Pawel Pawlikowski, Ida

Magazine article Screen International

Pawel Pawlikowski, Ida

Article excerpt

Pawel Pawlikowski tells Jeremy Kay about exploring the Poland of his childhood in Ida, and why he wanted to portray universal themes of faith and identity within the context of a very personal journey

Pawel Pawlikowski says he has no masterplan. The film-maker created Ida, his acclaimed story of a young nun's coming of age in post-war Poland, in response to where he was in life.

"Life is full of zig-zags," says Pawlikowski, who has returned to live in his native Warsaw after a lifetime studying, working and living mostly in the UK by way of Germany, Italy and France.

"I used to love making documentaries in the late '80s and early '90s, and then I made fiction films that are more about love and death and stuff," he says. "And now I'm going back in time [and making a film] about faith and identity, and the Poland of my childhood."

Ida is the first film Pawlikowski has shot in Poland and the story is infused with nostalgia for his homeland's complicated recent history.

Impeccable performances by newcomer Agata Trzebuchowska and veteran Agata Kulesza allied to bleakly beautiful vistas have positioned the Polish foreign-language Oscar submission as an awards front runner. It has been hailed a masterpiece but Pawlikowski prefers not to dwell on the accolades. He speaks gently and with an accent, and his eyes often shine through his tinted glasses.

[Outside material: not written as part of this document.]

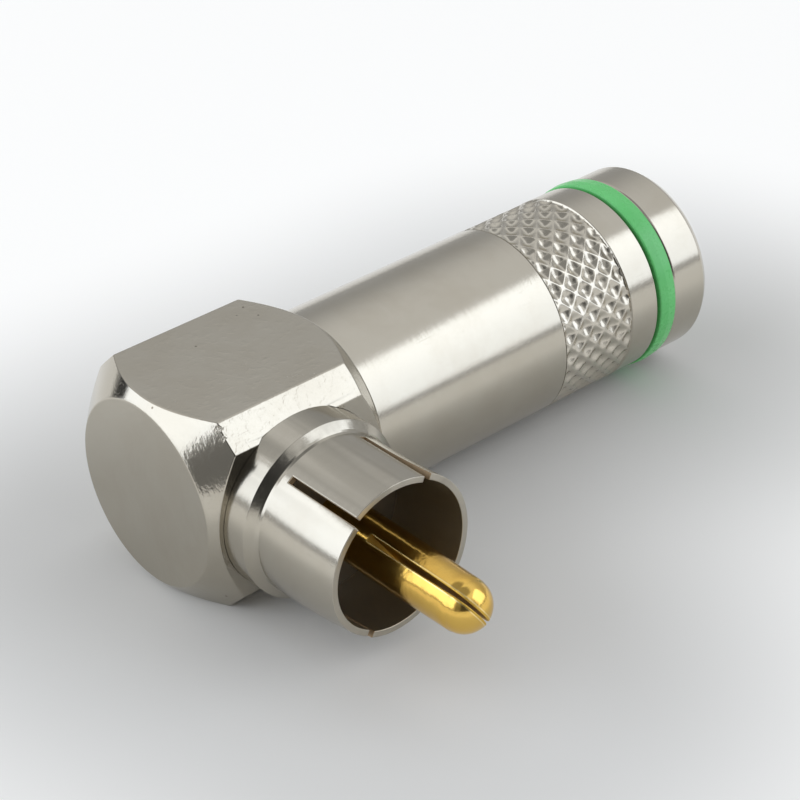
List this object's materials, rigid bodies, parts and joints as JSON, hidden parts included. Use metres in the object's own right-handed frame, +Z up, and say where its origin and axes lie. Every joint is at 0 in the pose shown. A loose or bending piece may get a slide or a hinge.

"I have always been attached to Poland, for better or worse," he says. "Sometimes I'm proud of it, sometimes embarrassed, but I've always felt Polish.

"I never had a hook on it. I didn't live there for most of my life, so it took time to find my way in. [Ida] is not just about Poland; it's more about universal things that can be best expressed in Poland, strangely. It's a fascinating time and place that I've chosen."

Pawlikowski co-wrote Ida with playwright Rebecca Lenkiewicz. "We needed a script to get financing," he says. "If I'd had my own way, I would have worked with 20 pages -- like I've done with other things -- but nowadays in order to get financing you need 90 pages of script.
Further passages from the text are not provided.